■ What is expected: From the records below, transcribe only the lines running from the one with "# The V of a" through the one with "obj.parent = empty". Keep both of those end lines.

■ Record set:
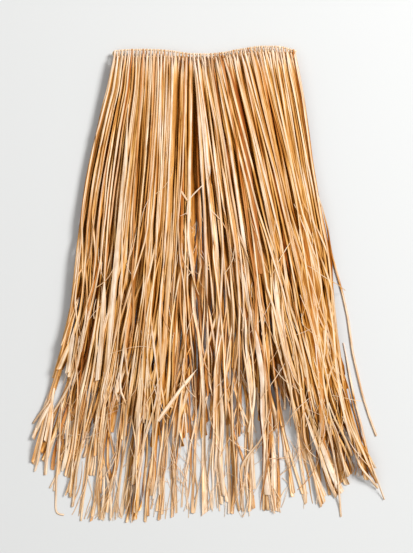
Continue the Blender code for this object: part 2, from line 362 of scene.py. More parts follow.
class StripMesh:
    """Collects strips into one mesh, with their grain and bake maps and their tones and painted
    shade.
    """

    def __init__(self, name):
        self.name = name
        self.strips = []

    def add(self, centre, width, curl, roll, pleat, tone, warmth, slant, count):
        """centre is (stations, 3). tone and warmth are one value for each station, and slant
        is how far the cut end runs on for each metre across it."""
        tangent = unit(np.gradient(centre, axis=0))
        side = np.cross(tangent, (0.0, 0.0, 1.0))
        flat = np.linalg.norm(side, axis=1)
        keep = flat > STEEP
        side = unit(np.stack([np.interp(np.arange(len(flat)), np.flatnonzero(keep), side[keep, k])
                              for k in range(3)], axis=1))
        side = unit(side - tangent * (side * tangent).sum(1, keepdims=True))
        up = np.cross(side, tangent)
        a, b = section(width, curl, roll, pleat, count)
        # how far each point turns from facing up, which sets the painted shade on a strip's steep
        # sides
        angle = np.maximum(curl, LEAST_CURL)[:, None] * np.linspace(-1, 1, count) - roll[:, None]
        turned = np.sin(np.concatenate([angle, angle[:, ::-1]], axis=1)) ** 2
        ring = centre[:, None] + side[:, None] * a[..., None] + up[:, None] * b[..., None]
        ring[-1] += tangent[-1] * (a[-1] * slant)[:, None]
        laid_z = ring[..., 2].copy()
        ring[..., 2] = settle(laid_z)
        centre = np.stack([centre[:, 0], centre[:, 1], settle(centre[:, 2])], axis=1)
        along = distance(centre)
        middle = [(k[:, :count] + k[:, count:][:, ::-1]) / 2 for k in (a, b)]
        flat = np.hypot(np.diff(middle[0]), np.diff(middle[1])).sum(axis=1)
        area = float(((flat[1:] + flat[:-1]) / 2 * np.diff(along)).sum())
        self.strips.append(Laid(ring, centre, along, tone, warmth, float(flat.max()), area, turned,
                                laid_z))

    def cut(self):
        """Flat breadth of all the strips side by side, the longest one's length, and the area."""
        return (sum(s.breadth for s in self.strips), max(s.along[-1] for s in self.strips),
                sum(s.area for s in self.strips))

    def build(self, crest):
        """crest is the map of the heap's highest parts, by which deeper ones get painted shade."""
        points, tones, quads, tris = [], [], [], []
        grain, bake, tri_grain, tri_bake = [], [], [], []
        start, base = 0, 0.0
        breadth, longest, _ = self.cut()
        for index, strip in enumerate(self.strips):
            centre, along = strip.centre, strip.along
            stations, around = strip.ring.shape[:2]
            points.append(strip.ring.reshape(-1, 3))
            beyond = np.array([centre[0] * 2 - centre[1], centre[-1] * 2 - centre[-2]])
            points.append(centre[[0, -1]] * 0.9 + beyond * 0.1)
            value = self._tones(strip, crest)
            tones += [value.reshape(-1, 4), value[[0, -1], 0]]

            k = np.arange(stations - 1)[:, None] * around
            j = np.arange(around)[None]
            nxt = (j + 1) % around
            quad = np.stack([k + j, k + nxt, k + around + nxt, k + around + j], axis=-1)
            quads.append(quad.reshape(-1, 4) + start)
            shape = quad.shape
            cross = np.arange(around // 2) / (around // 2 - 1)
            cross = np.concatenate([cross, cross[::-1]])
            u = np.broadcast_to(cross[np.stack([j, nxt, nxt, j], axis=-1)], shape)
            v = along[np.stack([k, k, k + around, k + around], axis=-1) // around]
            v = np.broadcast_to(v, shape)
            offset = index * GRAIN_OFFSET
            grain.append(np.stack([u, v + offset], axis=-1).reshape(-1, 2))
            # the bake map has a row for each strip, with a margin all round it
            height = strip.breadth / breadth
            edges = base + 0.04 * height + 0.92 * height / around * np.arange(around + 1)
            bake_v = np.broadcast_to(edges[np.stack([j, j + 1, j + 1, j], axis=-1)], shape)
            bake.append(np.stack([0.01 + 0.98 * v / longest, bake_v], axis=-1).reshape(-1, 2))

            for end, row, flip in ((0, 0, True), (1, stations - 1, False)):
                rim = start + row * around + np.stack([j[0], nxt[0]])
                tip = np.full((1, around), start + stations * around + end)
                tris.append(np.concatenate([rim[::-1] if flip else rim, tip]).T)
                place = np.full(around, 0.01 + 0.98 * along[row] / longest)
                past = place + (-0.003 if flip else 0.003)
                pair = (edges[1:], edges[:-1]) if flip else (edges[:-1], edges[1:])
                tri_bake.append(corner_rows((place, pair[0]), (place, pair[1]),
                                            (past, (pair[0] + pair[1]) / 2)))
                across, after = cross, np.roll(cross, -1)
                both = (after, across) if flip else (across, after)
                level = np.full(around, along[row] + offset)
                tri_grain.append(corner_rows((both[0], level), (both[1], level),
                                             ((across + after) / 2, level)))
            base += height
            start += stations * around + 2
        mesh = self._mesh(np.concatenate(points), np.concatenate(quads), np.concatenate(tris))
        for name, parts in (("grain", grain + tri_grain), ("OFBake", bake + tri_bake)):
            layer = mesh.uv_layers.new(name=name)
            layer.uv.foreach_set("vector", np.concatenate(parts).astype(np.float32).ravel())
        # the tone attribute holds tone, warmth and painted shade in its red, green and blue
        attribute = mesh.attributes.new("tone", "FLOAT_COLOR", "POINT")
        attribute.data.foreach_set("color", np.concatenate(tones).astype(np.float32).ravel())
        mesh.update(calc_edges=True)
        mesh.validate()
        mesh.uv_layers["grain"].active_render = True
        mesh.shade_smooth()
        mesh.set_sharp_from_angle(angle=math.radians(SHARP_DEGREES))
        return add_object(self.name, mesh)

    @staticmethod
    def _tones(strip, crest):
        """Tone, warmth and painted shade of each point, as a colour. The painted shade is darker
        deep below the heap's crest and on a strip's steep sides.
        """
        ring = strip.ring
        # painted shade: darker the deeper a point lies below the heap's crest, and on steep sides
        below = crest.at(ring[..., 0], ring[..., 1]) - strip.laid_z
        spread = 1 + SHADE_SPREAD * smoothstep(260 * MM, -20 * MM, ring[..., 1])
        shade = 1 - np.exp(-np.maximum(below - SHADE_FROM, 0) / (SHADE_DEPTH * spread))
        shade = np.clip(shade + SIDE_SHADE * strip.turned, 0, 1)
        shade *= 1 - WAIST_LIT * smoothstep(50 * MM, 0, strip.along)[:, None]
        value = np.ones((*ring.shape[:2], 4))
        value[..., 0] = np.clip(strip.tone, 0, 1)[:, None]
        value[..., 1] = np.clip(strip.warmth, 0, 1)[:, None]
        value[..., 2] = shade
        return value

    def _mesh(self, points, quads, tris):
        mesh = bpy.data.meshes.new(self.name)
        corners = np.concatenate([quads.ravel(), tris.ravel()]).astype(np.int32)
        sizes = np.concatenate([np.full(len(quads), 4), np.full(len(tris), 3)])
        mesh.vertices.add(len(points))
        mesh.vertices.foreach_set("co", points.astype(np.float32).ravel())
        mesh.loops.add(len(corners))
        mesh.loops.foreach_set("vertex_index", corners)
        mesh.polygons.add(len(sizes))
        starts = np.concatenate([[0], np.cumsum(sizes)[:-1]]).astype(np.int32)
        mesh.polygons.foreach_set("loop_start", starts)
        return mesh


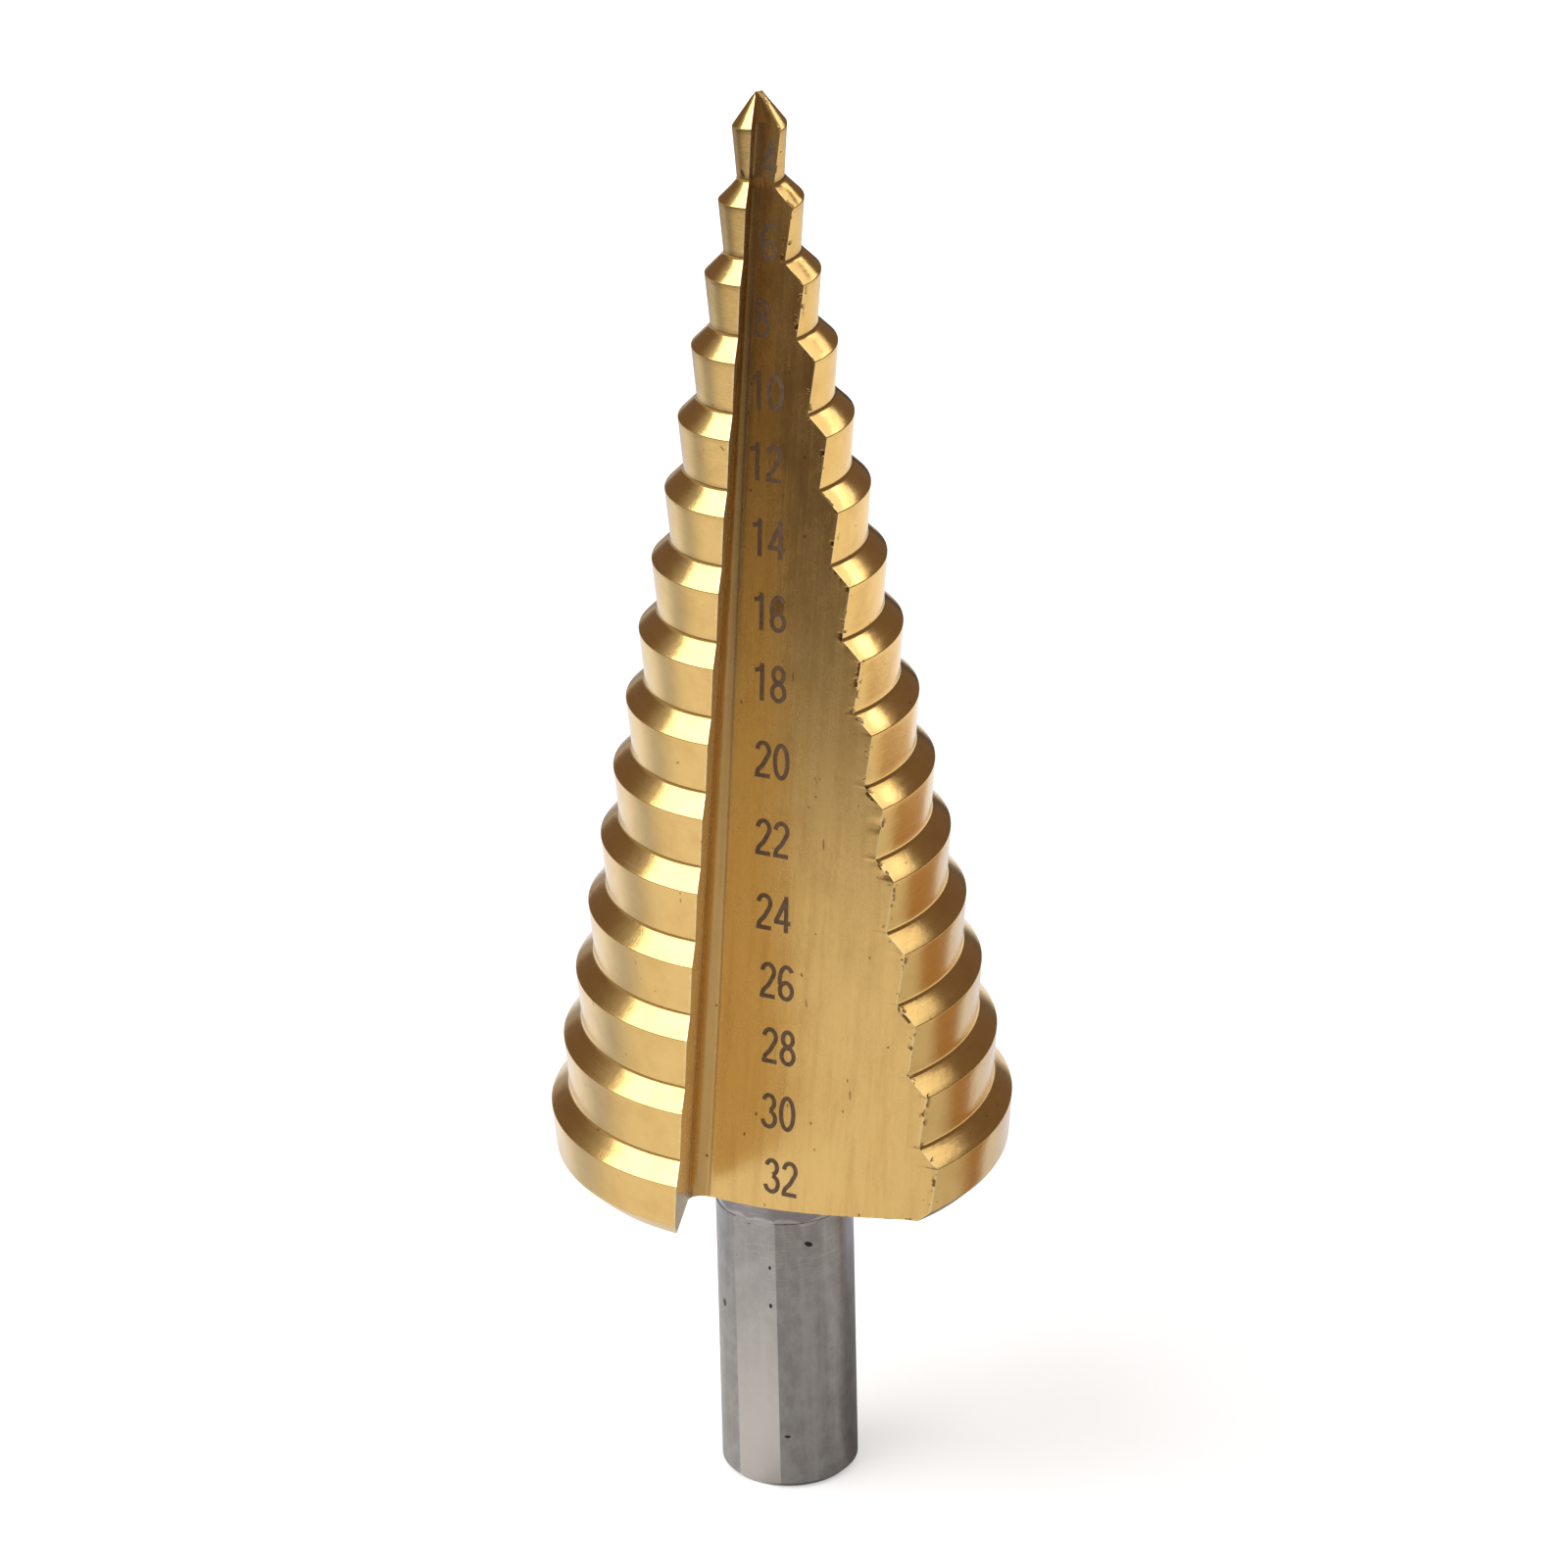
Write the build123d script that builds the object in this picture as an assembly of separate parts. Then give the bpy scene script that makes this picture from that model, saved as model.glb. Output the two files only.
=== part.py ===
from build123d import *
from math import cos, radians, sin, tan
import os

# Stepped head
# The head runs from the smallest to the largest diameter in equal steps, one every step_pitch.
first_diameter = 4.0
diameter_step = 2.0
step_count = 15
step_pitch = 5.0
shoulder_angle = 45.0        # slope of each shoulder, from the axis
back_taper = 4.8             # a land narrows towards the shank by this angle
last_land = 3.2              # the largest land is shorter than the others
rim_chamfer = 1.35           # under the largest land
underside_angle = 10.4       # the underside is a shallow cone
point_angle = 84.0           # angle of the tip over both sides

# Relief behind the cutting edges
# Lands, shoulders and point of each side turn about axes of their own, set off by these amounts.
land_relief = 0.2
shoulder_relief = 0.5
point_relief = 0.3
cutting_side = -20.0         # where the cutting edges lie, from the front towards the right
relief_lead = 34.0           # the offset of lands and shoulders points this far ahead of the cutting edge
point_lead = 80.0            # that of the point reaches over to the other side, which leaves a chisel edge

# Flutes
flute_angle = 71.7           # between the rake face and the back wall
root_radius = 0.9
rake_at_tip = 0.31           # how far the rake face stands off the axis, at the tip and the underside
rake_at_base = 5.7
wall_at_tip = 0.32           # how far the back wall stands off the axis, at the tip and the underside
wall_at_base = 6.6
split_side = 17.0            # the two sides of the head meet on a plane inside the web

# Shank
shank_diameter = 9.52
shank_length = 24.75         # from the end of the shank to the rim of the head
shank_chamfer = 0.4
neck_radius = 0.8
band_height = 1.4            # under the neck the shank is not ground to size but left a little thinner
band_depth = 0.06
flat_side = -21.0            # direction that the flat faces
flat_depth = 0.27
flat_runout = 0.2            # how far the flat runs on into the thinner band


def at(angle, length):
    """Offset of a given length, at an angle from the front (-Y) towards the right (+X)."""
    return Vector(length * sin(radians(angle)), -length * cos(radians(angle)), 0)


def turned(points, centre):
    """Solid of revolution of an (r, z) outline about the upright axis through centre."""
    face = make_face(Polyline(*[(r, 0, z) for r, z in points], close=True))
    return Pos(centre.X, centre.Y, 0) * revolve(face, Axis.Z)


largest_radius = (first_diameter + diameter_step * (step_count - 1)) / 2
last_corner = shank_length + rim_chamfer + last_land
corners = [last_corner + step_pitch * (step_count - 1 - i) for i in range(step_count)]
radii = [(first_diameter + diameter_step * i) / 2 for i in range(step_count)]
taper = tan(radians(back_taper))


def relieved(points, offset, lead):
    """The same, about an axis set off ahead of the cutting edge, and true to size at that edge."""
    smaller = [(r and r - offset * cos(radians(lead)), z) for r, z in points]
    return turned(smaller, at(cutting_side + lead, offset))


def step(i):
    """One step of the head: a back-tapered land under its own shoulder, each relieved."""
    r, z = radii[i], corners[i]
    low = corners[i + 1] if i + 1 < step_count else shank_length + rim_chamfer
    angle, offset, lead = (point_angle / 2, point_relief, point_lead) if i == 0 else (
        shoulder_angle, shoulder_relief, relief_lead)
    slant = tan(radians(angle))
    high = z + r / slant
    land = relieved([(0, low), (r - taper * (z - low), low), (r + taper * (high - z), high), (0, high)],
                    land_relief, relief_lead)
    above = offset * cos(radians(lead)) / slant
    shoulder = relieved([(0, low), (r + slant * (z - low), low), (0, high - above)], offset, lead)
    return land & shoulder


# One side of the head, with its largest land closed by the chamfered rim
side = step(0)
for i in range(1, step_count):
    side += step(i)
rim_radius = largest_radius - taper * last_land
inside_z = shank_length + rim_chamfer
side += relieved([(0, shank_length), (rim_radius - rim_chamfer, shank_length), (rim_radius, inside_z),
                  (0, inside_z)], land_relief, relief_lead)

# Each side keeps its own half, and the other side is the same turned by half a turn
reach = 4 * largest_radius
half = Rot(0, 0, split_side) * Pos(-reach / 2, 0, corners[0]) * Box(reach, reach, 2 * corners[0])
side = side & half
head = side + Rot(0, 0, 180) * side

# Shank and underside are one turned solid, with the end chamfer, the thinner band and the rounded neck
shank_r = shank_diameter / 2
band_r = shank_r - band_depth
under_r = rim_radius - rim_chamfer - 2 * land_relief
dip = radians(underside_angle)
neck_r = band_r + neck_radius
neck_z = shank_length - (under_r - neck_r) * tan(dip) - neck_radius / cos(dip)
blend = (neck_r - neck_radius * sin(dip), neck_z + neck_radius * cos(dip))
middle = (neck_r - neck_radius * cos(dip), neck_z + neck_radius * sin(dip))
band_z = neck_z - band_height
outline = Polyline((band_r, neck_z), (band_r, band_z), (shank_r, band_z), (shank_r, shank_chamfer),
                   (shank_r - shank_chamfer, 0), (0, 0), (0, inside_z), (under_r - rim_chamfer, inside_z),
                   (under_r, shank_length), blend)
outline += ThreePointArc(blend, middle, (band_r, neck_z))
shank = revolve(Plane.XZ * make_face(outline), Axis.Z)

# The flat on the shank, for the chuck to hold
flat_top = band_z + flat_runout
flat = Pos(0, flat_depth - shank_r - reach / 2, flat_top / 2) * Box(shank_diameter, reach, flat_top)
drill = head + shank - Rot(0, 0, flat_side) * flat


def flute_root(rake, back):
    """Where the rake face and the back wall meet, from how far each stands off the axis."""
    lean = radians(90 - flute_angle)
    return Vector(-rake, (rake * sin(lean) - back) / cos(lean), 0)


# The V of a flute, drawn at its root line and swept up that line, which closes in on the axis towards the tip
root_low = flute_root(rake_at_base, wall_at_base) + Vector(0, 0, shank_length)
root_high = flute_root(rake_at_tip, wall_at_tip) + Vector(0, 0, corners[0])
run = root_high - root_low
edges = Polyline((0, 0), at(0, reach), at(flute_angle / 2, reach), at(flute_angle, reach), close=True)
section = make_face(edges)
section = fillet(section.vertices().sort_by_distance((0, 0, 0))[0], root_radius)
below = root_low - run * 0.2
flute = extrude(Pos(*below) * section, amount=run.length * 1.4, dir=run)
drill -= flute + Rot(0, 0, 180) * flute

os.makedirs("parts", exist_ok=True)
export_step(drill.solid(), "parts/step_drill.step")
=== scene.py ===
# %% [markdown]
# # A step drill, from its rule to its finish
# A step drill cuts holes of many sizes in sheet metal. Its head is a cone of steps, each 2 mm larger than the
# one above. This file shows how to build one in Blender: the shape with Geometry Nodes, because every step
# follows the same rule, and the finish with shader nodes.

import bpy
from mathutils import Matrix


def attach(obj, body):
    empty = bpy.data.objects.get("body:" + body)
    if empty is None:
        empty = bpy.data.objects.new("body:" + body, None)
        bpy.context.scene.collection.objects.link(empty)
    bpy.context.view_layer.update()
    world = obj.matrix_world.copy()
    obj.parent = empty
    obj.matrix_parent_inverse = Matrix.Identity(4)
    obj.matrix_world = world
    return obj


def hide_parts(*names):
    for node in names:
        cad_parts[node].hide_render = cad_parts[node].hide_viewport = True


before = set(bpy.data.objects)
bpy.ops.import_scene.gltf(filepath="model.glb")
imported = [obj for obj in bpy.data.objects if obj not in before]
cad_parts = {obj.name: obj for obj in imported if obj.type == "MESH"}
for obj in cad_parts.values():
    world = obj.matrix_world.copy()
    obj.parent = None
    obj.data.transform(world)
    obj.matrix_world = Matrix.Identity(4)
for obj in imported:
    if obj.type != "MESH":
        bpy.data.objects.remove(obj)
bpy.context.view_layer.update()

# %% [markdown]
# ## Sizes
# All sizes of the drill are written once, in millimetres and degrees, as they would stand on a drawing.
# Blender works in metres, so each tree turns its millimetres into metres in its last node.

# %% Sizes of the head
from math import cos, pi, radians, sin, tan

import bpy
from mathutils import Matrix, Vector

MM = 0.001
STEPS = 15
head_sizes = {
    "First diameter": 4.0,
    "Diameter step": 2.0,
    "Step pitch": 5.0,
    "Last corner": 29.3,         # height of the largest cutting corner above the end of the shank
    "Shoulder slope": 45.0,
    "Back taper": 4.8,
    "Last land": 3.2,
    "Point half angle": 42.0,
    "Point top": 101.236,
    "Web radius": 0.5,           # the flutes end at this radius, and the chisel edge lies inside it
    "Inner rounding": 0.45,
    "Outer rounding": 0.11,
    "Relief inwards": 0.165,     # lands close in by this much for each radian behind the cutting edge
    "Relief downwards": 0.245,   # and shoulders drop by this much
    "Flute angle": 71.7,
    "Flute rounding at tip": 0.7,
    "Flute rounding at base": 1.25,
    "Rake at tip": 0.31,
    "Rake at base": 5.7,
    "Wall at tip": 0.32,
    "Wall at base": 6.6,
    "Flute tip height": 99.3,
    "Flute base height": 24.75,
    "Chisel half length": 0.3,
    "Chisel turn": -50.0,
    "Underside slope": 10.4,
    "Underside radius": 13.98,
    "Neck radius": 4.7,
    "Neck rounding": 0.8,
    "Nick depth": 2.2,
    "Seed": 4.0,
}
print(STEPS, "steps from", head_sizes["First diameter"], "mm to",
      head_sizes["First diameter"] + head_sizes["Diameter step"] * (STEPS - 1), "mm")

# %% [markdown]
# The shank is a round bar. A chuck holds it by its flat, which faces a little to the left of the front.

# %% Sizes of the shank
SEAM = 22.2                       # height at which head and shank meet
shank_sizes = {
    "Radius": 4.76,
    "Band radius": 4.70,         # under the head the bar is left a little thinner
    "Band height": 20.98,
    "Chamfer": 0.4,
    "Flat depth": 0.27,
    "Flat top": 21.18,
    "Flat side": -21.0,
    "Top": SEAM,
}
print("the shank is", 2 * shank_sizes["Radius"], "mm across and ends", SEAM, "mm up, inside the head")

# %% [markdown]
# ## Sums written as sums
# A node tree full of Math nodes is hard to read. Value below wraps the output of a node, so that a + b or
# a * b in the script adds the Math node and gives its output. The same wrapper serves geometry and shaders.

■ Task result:
# The V of a flute, drawn at its root line and swept up that line, which closes in on the axis towards the tip
root_low = flute_root(rake_at_base, wall_at_base) + Vector(0, 0, shank_length)
root_high = flute_root(rake_at_tip, wall_at_tip) + Vector(0, 0, corners[0])
run = root_high - root_low
edges = Polyline((0, 0), at(0, reach), at(flute_angle / 2, reach), at(flute_angle, reach), close=True)
section = make_face(edges)
section = fillet(section.vertices().sort_by_distance((0, 0, 0))[0], root_radius)
below = root_low - run * 0.2
flute = extrude(Pos(*below) * section, amount=run.length * 1.4, dir=run)
drill -= flute + Rot(0, 0, 180) * flute

os.makedirs("parts", exist_ok=True)
export_step(drill.solid(), "parts/step_drill.step")
=== scene.py ===
# %% [markdown]
# # A step drill, from its rule to its finish
# A step drill cuts holes of many sizes in sheet metal. Its head is a cone of steps, each 2 mm larger than the
# one above. This file shows how to build one in Blender: the shape with Geometry Nodes, because every step
# follows the same rule, and the finish with shader nodes.

import bpy
from mathutils import Matrix


def attach(obj, body):
    empty = bpy.data.objects.get("body:" + body)
    if empty is None:
        empty = bpy.data.objects.new("body:" + body, None)
        bpy.context.scene.collection.objects.link(empty)
    bpy.context.view_layer.update()
    world = obj.matrix_world.copy()
    obj.parent = empty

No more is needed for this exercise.